Nearly Minimax Optimal Submodular Maximization with Bandit Feedback
Artin Tajdini, Lalit Jain, Kevin Jamieson
TL;DR
We study maximizing an unknown monotone submodular function $f$ under a cardinality constraint with bandit feedback. The paper develops minimax lower bounds on robust greedy regret $R_{gr}$ and introduces Sub-UCB, an algorithm that interpolates between greedy exploration and full-set UCB. The main results show $R_{gr} = \tilde{\Omega}(\min_{0\le L\le k}(L^{1/3}n^{1/3}T^{2/3} + \sqrt{{n \choose k - L}T}))$ and $R_{gr} = \tilde{\mathcal{O}}(\min_{L\le k}(L n^{1/3}T^{2/3} + \sqrt{{n \choose k - L}T}))$ for Sub-UCB, establishing minimax optimality up to logarithmic factors. This work provides the first tight results for submodular bandits with bandit feedback and offers practical guidance on balancing partial greedy growth with exploration to achieve near-optimal performance.
Abstract
We consider maximizing an unknown monotonic, submodular set function $f: 2^{[n]} \rightarrow [0,1]$ with cardinality constraint under stochastic bandit feedback. At each time $t=1,\dots,T$ the learner chooses a set $S_t \subset [n]$ with $|S_t| \leq k$ and receives reward $f(S_t) + η_t$ where $η_t$ is mean-zero sub-Gaussian noise. The objective is to minimize the learner's regret with respect to an approximation of the maximum $f(S_*)$ with $|S_*| = k$, obtained through robust greedy maximization of $f$. To date, the best regret bound in the literature scales as $k n^{1/3} T^{2/3}$. And by trivially treating every set as a unique arm one deduces that $\sqrt{ {n \choose k} T }$ is also achievable using standard multi-armed bandit algorithms.

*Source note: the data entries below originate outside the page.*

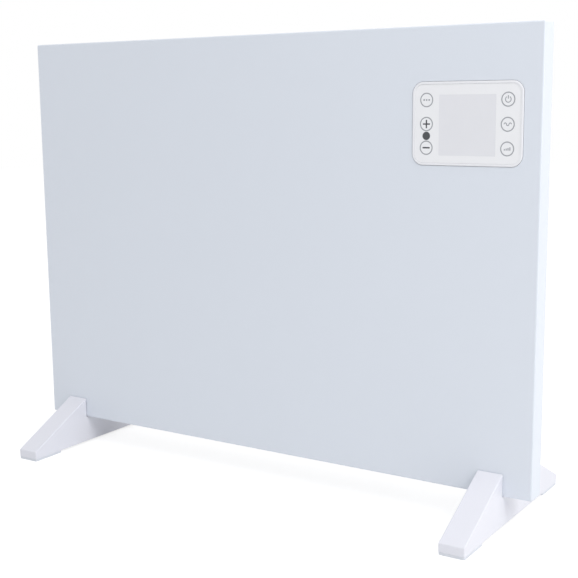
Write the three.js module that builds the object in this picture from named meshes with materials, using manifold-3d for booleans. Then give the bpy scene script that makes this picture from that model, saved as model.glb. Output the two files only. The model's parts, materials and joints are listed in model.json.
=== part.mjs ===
// Wall panel convector heater, standing on its two feet. Millimetres, +Z up.
// The origin lies on the floor below the middle of the body. The front faces -Y, and +X is on the
// right of someone who looks at the front.
import * as THREE from "three";
import { mergeVertices } from "three/addons/utils/BufferGeometryUtils.js";
import Module from "manifold-3d";

const wasm = await Module();
wasm.setup();

// ---------------------------------------------------------------- driving dimensions

const FIT = 0.3; // gap between a piece and its seat
const PAST = 3; // how far a cutter runs past the face that it cuts

// Body
const PANEL_WIDTH = 600;
const PANEL_HEIGHT = 428;
const BODY_DEPTH = 62;
const FLOOR_GAP = 32; // floor to the front panel's lower edge
const PANEL_SHEET = 1;
const RETURN_DEPTH = 22; // the front panel's edges, folded back
const LIP_WIDTH = 11; // the inward fold behind each edge
const PANEL_FOLD = 1.6; // outer radius of the folds
const PANEL_CORNER = 2.4; // the face's corners, seen from the front
const COVER_SHEET = 0.8;
const COVER_SIDE_INSET = 24; // rear cover's side walls, in from the panel's edges
const COVER_TOP_INSET = 24;
const COVER_BOTTOM_INSET = 14;
const COVER_CORNER = 12;
const COVER_EDGE = 6; // rounding round the rear cover's back
const RIM_INSET = 3; // rear cover's rim, in from the panel's edges
const BEAD_WIDTH = 8; // stiffening beads pressed into the back
const BEAD_DEPTH = 1.5;
const BEAD_END_INSET = 22;
const LOW_BEAD_RISE = 74; // above the rear cover's lower side
const HIGH_BEAD_DROP = 106; // below its top
const KEYHOLE_SPACING = 360;
const KEYHOLE_DROP = 52; // top of the rear cover to the keyhole's large hole
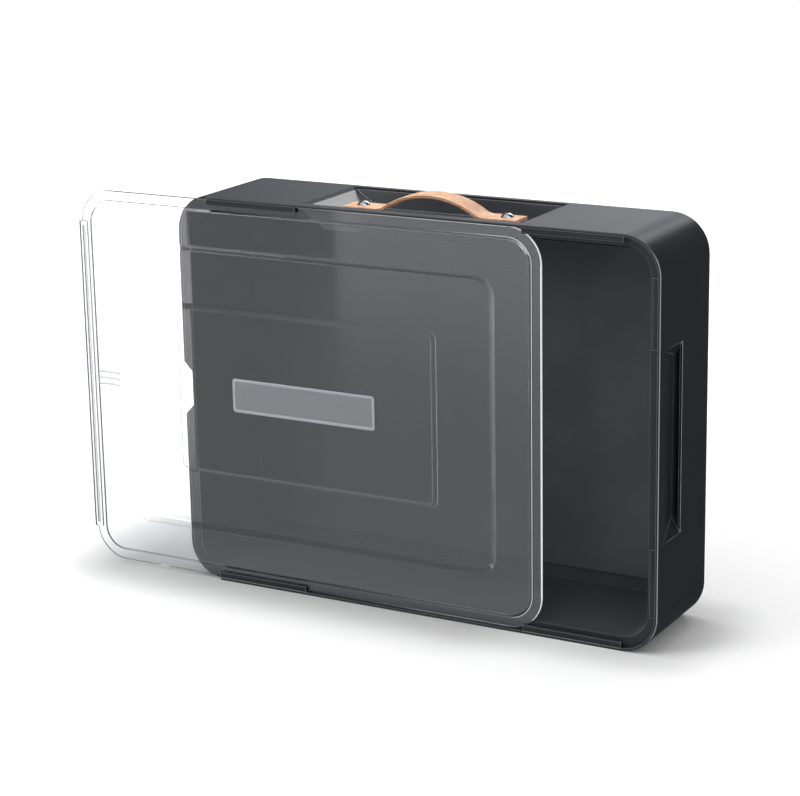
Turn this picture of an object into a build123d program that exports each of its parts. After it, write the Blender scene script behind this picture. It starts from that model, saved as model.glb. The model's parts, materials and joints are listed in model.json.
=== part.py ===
import os
from math import atan2, degrees

from build123d import *

# Tool case: a double-walled moulded box with a clear door that slides out to the left,
# and a leather strap bolted into a well in the top.
# The origin is the middle of the underside. +X is right, -Y is the open front, +Z is up.

# Box
width = 500.0
height = 382.5
depth = 112.7
corner_radius = 36.1
shell_wall = 2.5
front_bevel = 0.6
back_rounding = 1.5

# Lips that keep the door in its groove, flush with the front
lip_setback = 0.6
lip_thickness = 2.5
lip_reach = 8.0
lip_bevel = 0.5
top_lip_length = 98.0
top_lip_inset = 35.5
side_lip_length = 64.0
side_lip_inset = 36.3

# Door panel and its steps, each step a rounded rectangle about the panel's middle
door_thickness = 2.8
door_play = 0.35
door_edge_gap = 0.5
door_open = 112.4
door_border = 9.8
field_slope = 2.4
step_rise = 2.6
sunk_length = 406.0
sunk_height = 285.0
sunk_radius = 20.0
sunk_slope = 5.8
raised_length = 285.0
raised_height = 168.5
raised_radius = 8.0
raised_slope = 4.6
plate_length = 156.5
plate_height = 33.5
plate_radius = 3.6
plate_rise = 0.5

# Pull bar and thumb ribs on the door's left edge
pull_length = 313.5
pull_overhang = 1.8
pull_width = 9.2
pull_rise = 2.2
channel_width = 3.2
channel_inset = 3.6
channel_sink = 1.6
channel_end = 4.0
channel_corner = 1.4
rib_count = 3
rib_length = 21.5
rib_width = 2.6
rib_pitch = 6.1
rib_rise = 0.7
rib_inset = 13.0
rib_bow = 0.9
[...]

In this work, we establish the first minimax lower bound for this setting that scales like $\tildeΩ(\min_{L \le k}(L^{1/3}n^{1/3}T^{2/3} + \sqrt{{n \choose k - L}T}))$. For a slightly restricted algorithm class, we prove a stronger regret lower bound of $\tildeΩ(\min_{L \le k}(Ln^{1/3}T^{2/3} + \sqrt{{n \choose k - L}T}))$. Moreover, we propose an algorithm Sub-UCB that achieves regret $\tilde{\mathcal{O}}(\min_{L \le k}(Ln^{1/3}T^{2/3} + \sqrt{{n \choose k - L}T}))$ capable of matching the lower bound on regret for the restricted class up to logarithmic factors.